» **OBJECTIVE**: Every line in the listing below from the one with "obj.matrix_world = world" through the one with "imported = [obj" is to be reproduced exactly, both ends included; leave out the rest.

==============================

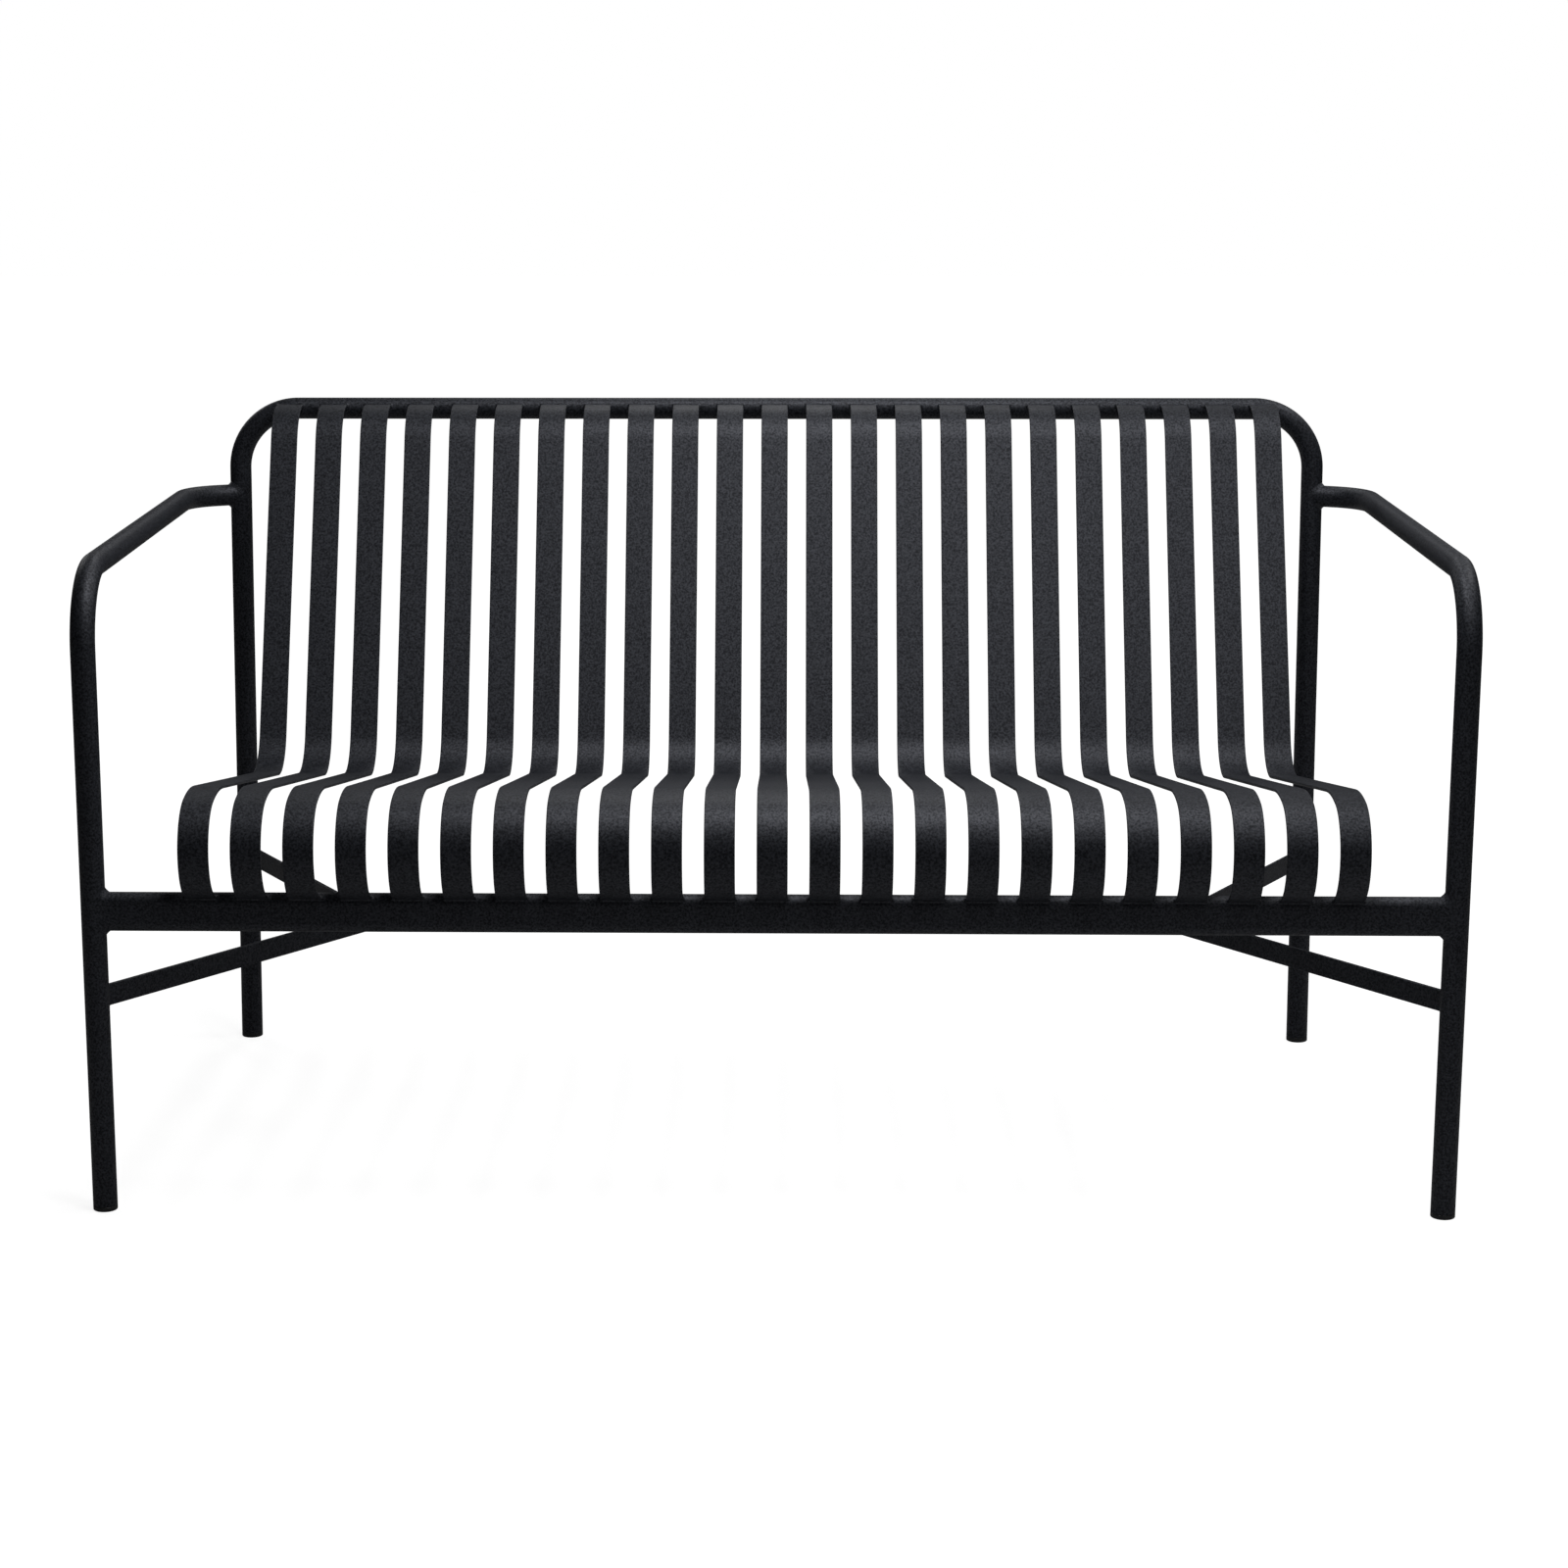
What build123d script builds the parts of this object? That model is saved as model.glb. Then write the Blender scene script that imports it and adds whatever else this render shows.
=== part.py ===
# Patio loveseat: a welded steel bench with a bent tube frame, a row of bent strips as seat and back,
# two arms, a flat-bar brace under the seat and four plastic glides.
# Millimetres, +Z up, the front faces -Y. The origin is on the floor, below the middle of the box.
import os
from math import cos, radians, sin, sqrt, tan

from build123d import *

# Round tube of the legs, arms and back frame, with bend radii at its centre line
tube_d = 25.0
tube_wall = 1.5
frame_bend = 70.0  # top corners of the back frame
knee_bend = 76.0  # front leg into arm
elbow_bend = 62.0  # arm into its straight end at the upright

# Seat and back strips, with radii and angles at the middle of the thickness
slat_count = 23
slat_pitch = 52.1
slat_width = 30.7
slat_thickness = 3.0
curl_radius = 50.8
crown_radius = 167.1
crown_turn = 21.1  # degrees of the wide bend between the front curl and the flat of the seat
seat_slope = 9.2  # degrees that the seat falls towards the back
lumbar_radius = 58.5
recline = 24.5  # degrees that the back leans off the vertical
head_radius = 58.6
head_turn = 59.5

# Ends of the strips
foot_drop = 3.4  # the strip curls under and meets the front of the rail this far below its top
foot_slope = 72.0  # degrees off the vertical at which it meets it
head_rise = 18.0  # degrees above the front of the top rail at which the strip meets it
head_run = 8.0  # straight end of the strip, up to the top rail
cope_overrun = 7.0  # length run into a tube before the end is coped to it

# Places of the frame, measured at the centre lines of the tubes
side_gap = 34.2  # clear gap between the outer strip and the upright
leg_offset = 48.1  # how far the front leg stands outside the upright
elbow_offset = 59.0  # the same for the corner where the arm turns in, so the arms open to the back
elbow_turn = 63.0  # degrees that the arm turns in there
foot_depth = 655.6  # from front foot to rear foot, on the floor
lean = 3.6  # degrees that the back frame leans back
top_rail_height = 758.4
knee_height = 655.1  # corner of the front leg and the arm
elbow_height = 656.6  # elbow and end of the arm

# Flat-oval front rail
rail_height = 40.0
rail_depth = 20.0
rail_wall = 1.5
rail_centre_height = 314.2

# Flat-bar brace
bar_height = 22.0
bar_thickness = 5.0
bar_centre_height = 224.1
apex_inset = 237.5  # from the front leg inward to the point where two diagonals meet

# Glides
glide_cap = 5.0
glide_round = 1.2
stem_length = 18.0
stem_round = 1.0
stem_clearance = 0.15

# Derived places
tube_r = tube_d / 2
rear_half_span = (slat_count - 1) / 2 * slat_pitch + slat_width / 2 + side_gap + tube_r
front_half_span = rear_half_span + leg_offset
apex_half_span = front_half_span - apex_inset
rail_top = rail_centre_height + rail_height / 2
foot_reach = sqrt(foot_drop * (rail_depth - foot_drop))  # from the middle of the rail to the strip's foot


def rear_depth(height):
    """Distance of the leaning back frame behind the front legs, at a height."""
    return foot_depth + height * tan(radians(lean))


def heading(angle):
    """Unit vector at an angle in degrees, from the first axis of a plane to the second."""
    return Vector(cos(radians(angle)), sin(radians(angle)))


# The box runs from the front of the curl to the back of the top rail, with its middle at Y = 0.
curl_front = -foot_reach + curl_radius * (cos(radians(foot_slope)) - 1) - slat_thickness / 2
frame_back = rear_depth(top_rail_height) + tube_r
front_y = -(curl_front + frame_back) / 2
apex_y = front_y + rear_depth(bar_centre_height) / 2


def largest(shape):
    """The main solid left after coping, without the offcut inside the other tube."""
    return max(shape.solids(), key=lambda solid: solid.volume)


def swept(section, path):
    """A section swept along a path, square to its start."""
    return sweep(Plane(path @ 0, z_dir=path % 0) * section, path=path)


def tube(path):
    """A round tube along a path, and the same tube filled, which other pieces are coped to."""
    filled = swept(Circle(tube_r), path)
    return filled - swept(Circle(tube_r - tube_wall), path), filled


def frame_path():
    """Centre line of the back frame, an inverted U in the leaning plane."""
    upward = heading(90 - lean)
    leaning = Plane((0, front_y + foot_depth, 0), x_dir=(1, 0, 0), z_dir=(0, -upward.Y, upward.X))
    top = top_rail_height / cos(radians(lean))
    ends = ((-1, glide_cap), (-1, top), (1, top), (1, glide_cap))
    return leaning * FilletPolyline(*((side * rear_half_span, end) for side, end in ends), radius=frame_bend)


def arm_path(side):
    """Centre line of a front leg that bends into the arm, which turns in to the upright."""
    end_y = front_y + rear_depth(elbow_height)
    elbow_y = end_y - elbow_offset / tan(radians(elbow_turn))
    return FilletPolyline(
        (side * front_half_span, front_y, glide_cap),
        (side * front_half_span, front_y, knee_height),
        (side * (rear_half_span + elbow_offset), elbow_y, elbow_height),
        (side * rear_half_span, end_y, elbow_height),
        radius=(knee_bend, elbow_bend),
    )


def rail_bar(height, depth):
    """A flat-oval bar between the centre lines of the front legs."""
    section = Pos(front_y, rail_centre_height) * SlotOverall(height, depth, 90)
    return extrude(Plane.YZ.offset(-front_half_span) * section, amount=2 * front_half_span)


def arc_step(radius, start, turn):
    """Displacement along an arc that starts at an angle and turns by another, in degrees."""
    side = radius if turn > 0 else -radius
    return (heading(start + turn - 90) - heading(start - 90)) * side


def slat_path():
    """Middle line of a strip, from the front rail over the seat and up the back to the top rail.

    Angles run from +Y towards +Z. The straight runs of the seat and of the back have the two
    lengths that close the chain between the rails.
    """
    foot_angle = 90 + foot_slope
    back_angle = 90 - recline
    head_angle = back_angle - head_turn
    bends = (
        (curl_radius, foot_angle, crown_turn - seat_slope - foot_angle),
        (crown_radius, crown_turn - seat_slope, -crown_turn),
        (lumbar_radius, -seat_slope, back_angle + seat_slope),
        (head_radius, back_angle, -head_turn),
    )
    foot = Vector(front_y - foot_reach, rail_top - foot_drop)
    top_rail = Vector(front_y + rear_depth(top_rail_height), top_rail_height)
    meeting = top_rail + heading(180 - head_rise) * tube_r
    rest = meeting - heading(head_angle) * head_run - foot
    for bend in bends:
        rest -= arc_step(*bend)
    seat, back = heading(-seat_slope), heading(back_angle)
    cross = seat.X * back.Y - seat.Y * back.X
    seat_run = (rest.X * back.Y - rest.Y * back.X) / cross
    back_run = (seat.X * rest.Y - seat.Y * rest.X) / cross

    edges = [Line(foot - heading(foot_angle) * cope_overrun, foot)]
    for (radius, angle, turn), run in zip(bends, (0, seat_run, back_run, head_run + cope_overrun)):
        edges.append(JernArc(edges[-1] @ 1, heading(angle), radius, turn))
        if run:
            edges.append(Line(edges[-1] @ 1, (edges[-1] @ 1) + heading(angle + turn) * run))
    return Plane.YZ * Wire(edges)


def brace_bar(side, leg_x, leg_y, to_rear):
    """One diagonal of the brace, from the middle of its leg to the mitre at the apex."""
    leg = Vector(side * leg_x, leg_y, bar_centre_height)
    apex = Vector(side * apex_half_span, apex_y, bar_centre_height)
    length = (apex - leg).length
    along = Plane(leg, x_dir=apex - leg, z_dir=(0, 0, 1))
    bar = along * Pos(length / 2, 0) * Box(length + 2 * bar_thickness, bar_thickness, bar_height)
    inner_end = Plane(apex, x_dir=(0, 1, 0), z_dir=(side, 0, 0))
    mitre = Plane(apex, x_dir=(1, 0, 0), z_dir=(0, to_rear, 0))
    return split(split(bar, bisect_by=inner_end, keep=Keep.TOP), bisect_by=mitre, keep=Keep.TOP)


def glide(place, upward):
    """A plastic plug in a tube end, with a cap that stands flat on the floor."""
    axis = Plane(place, z_dir=upward)
    reach = tube_r * tan(radians(lean))
    cap = axis * Pos(0, 0, (glide_cap - reach) / 2) * Cylinder(tube_r, glide_cap + reach)
    cap = split(cap, bisect_by=Plane.XY, keep=Keep.TOP)
    cap = fillet(cap.edges().group_by(Axis.Z)[0], glide_round)
    stem = Cylinder(tube_r - tube_wall - stem_clearance, stem_length)
    stem = fillet(stem.edges().group_by(Axis.Z)[-1], stem_round)
    return cap + axis * Pos(0, 0, glide_cap + stem_length / 2) * stem


def build():
    """Every piece of the bench, by name."""
    sides = (("left", -1), ("right", 1))
    pieces = {}
    pieces["rear_frame"], uprights = tube(frame_path())
    legs = {}
    for name, side in sides:
        arm, legs[name] = tube(arm_path(side))
        pieces[f"arm_{name}"] = largest(arm - uprights)
    front_legs = legs["left"] + legs["right"]

    rail = rail_bar(rail_height, rail_depth)
    bore = rail_bar(rail_height - 2 * rail_wall, rail_depth - 2 * rail_wall)
    pieces["front_rail"] = largest(rail - bore - front_legs)

    strip = swept(Rectangle(slat_thickness, slat_width), slat_path())
    for number in range(slat_count):
        place = Pos((number - (slat_count - 1) / 2) * slat_pitch, 0)
        pieces[f"slat_{number + 1:02d}"] = largest(place * strip - rail - uprights)

    rear_y = front_y + rear_depth(bar_centre_height)
    for name, side in sides:
        front_bar = brace_bar(side, front_half_span, front_y, -1)
        rear_bar = brace_bar(side, rear_half_span, rear_y, 1)
        pieces[f"brace_front_{name}"] = largest(front_bar - front_legs)
        pieces[f"brace_rear_{name}"] = largest(rear_bar - uprights)
    centre_bar = Box(2 * apex_half_span, bar_thickness, bar_height)
    pieces["brace_centre"] = Pos(0, apex_y, bar_centre_height) * centre_bar

    leaning = heading(90 - lean)
    for name, side in sides:
        front, rear = (side * front_half_span, front_y, 0), (side * rear_half_span, front_y + foot_depth, 0)
        pieces[f"glide_front_{name}"] = glide(front, (0, 0, 1))
        pieces[f"glide_rear_{name}"] = glide(rear, (0, leaning.X, leaning.Y))
    return pieces


os.makedirs("parts", exist_ok=True)
for node, piece in build().items():
    export_step(piece, f"parts/{node}.step")
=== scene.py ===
from math import ceil, cos, pi, radians, sin, sqrt, tan

import bpy
import numpy as np
from mathutils import Matrix


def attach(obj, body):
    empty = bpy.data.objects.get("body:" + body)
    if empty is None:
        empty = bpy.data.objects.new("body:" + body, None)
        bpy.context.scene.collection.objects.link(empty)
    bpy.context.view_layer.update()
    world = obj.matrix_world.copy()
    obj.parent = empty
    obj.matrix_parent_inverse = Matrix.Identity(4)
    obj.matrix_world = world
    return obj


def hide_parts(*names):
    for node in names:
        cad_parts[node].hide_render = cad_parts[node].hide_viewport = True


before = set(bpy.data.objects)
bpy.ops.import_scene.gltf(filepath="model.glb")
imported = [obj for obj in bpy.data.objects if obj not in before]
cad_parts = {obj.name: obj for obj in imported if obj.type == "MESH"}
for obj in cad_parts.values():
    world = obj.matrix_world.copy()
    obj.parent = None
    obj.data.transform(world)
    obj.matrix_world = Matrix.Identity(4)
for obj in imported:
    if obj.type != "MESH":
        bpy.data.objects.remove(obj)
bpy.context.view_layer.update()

# All sizes are millimetres until a mesh is written, in metres
MM = 0.001
ACROSS, BACK, UP = np.eye(3)
SIDES = (("left", -1), ("right", 1))

# Round tube of the legs, arms and back frame, with bend radii at its centre line
tube_r = 12.5
tube_wall = 1.5
frame_bend = 70.0
knee_bend = 76.0
elbow_bend = 62.0

# Strips of the seat and back, with radii and angles at the middle of their thickness
slat_count = 23
slat_pitch = 52.1
slat_width = 30.7
slat_thickness = 3.0
slat_edge = 0.7  # radius that rolling and the coat leave on the strip's edges
curl_radius = 50.8
crown_radius = 167.1
crown_turn = radians(21.1)
seat_slope = radians(9.2)
lumbar_radius = 58.5
recline = radians(24.5)
head_radius = 58.6
head_turn = radians(59.5)
foot_drop = 3.4
foot_slope = radians(72.0)
head_rise = radians(18.0)
head_run = 8.0

# Places of the frame, at the centre lines of the tubes
side_gap = 34.2
leg_offset = 48.1
elbow_offset = 59.0
elbow_turn = radians(63.0)
foot_depth = 655.6
lean = radians(3.6)
top_rail_height = 758.4
knee_height = 655.1
elbow_height = 656.6

# Flat-oval front rail
rail_half_height = 20.0
rail_half_depth = 10.0
rail_wall = 1.5
rail_centre_height = 314.2

# Flat-bar brace
bar_height = 22.0
bar_thickness = 5.0
bar_edge = 0.8
bar_centre_height = 224.1
apex_inset = 237.5

# Glides
glide_cap = 5.0
glide_round = 1.2
glide_chamfer = 0.4
stem_length = 18.0
stem_round = 1.0
stem_clearance = 0.15

# Weld beads, measured from the corner that they fill
arm_bead = 3.2
rail_bead = 4.5
bar_bead = 3.6
mitre_bead = 3.0
head_bead = 2.4
foot_bead = 3.0
bead_hollow = 0.4  # how far the face of a bead is drawn towards its corner, as a share
filled_hollow = 0.92  # the same share for the strips' beads, whose toes the coat has filled smooth
bead_crown = 0.2  # height that the face keeps where the corner opens flat
filled_lift = 0.2  # share of the crown and the ripple that still shows on the strips' beads
bead_root = 0.6  # depth of the hidden root in the metal
bead_sink = 0.05  # depth of the toes, so that no gap shows beside them
least_taper = 0.02  # share of its width that a straight bead keeps at its ends
ripple_pitch = 2.4
ripple_height = 0.07

# Fineness of the surfaces
bend_step = radians(2.6)
tube_sides = 72
corner_steps = 4
bead_corner_steps = 8
bead_spacing = 0.4
bead_steps = 7
cut_edge = 0.4  # small chamfer of a sawn tube end
crease = radians(40)  # edges that turn more than this stay sharp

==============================

» **RESULT FOR THIS EXERCISE**:
    obj.matrix_world = world
    return obj


def hide_parts(*names):
    for node in names:
        cad_parts[node].hide_render = cad_parts[node].hide_viewport = True


before = set(bpy.data.objects)
bpy.ops.import_scene.gltf(filepath="model.glb")
imported = [obj for obj in bpy.data.objects if obj not in before]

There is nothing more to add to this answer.